Estos no son simples ejemplos de recuperación de la dignidad nacional. Se trata de manifestaciones nacionalistas con las siguientes características, todas problemáticas: la suposición de una unidad social y política interna que oculta divisiones relevantes y hace posible la estigmatización del que la critica; el señalamiento como “enemigos” externos de actores que contribuyen al fortalecimiento del Estado de derecho; la obtención de réditos políticos fáciles a través de la simplificación de las diferencias entre los que están adentro y de la exageración de las diferencias con los que están afuera; y, sobre todo, la justificación, incluso la promoción, de la violación de leyes fundamentales para que la democracia funcione.

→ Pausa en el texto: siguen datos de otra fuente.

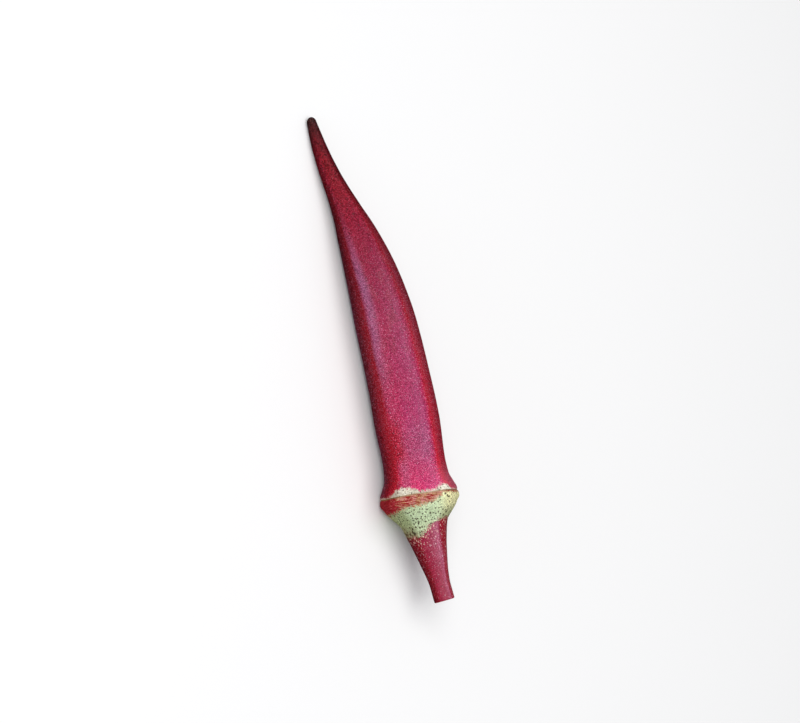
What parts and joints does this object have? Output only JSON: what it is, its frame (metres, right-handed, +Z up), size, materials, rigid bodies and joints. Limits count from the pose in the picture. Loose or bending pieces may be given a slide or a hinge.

Como señaló Juan Gabriel Tokatlián, el desprecio por la legalidad es un fenómeno reciente de la política externa colombiana, que constituye un legado de la administración Uribe. Pero el fenómeno no se limita a las relaciones internacionales. La cultura antijurídica ha tenido estragos a nivel doméstico, que incluyen la defensa abierta de políticas inconstitucionales y la persecución de instituciones judiciales.
Hay una conexión estrecha entre los llamados a incumplir las leyes y el discurso de la unidad nacional. Ese discurso fue promovido por Uribe con base en el rechazo a las Farc y el engrandecimiento de las fuerzas militares, y es quizás donde mayor continuidad ha demostrado el gobierno Santos. El mejor ejemplo de la manipulación que implica ese discurso son las insólitas propagandas estatales que llaman a la desmovilización guerrillera o endiosan a los soldados de la patria, a las que sólo falta el himno gringo para parecer película de Hollywood.
El discurso nacionalista es preocupante porque puede cambiar radicalmente la política democrática, al conducir a la polarización política, pauperizar la calidad de la deliberación e incrementar el fanatismo. El reto en Colombia es lograr una unidad nacional sin nacionalismo.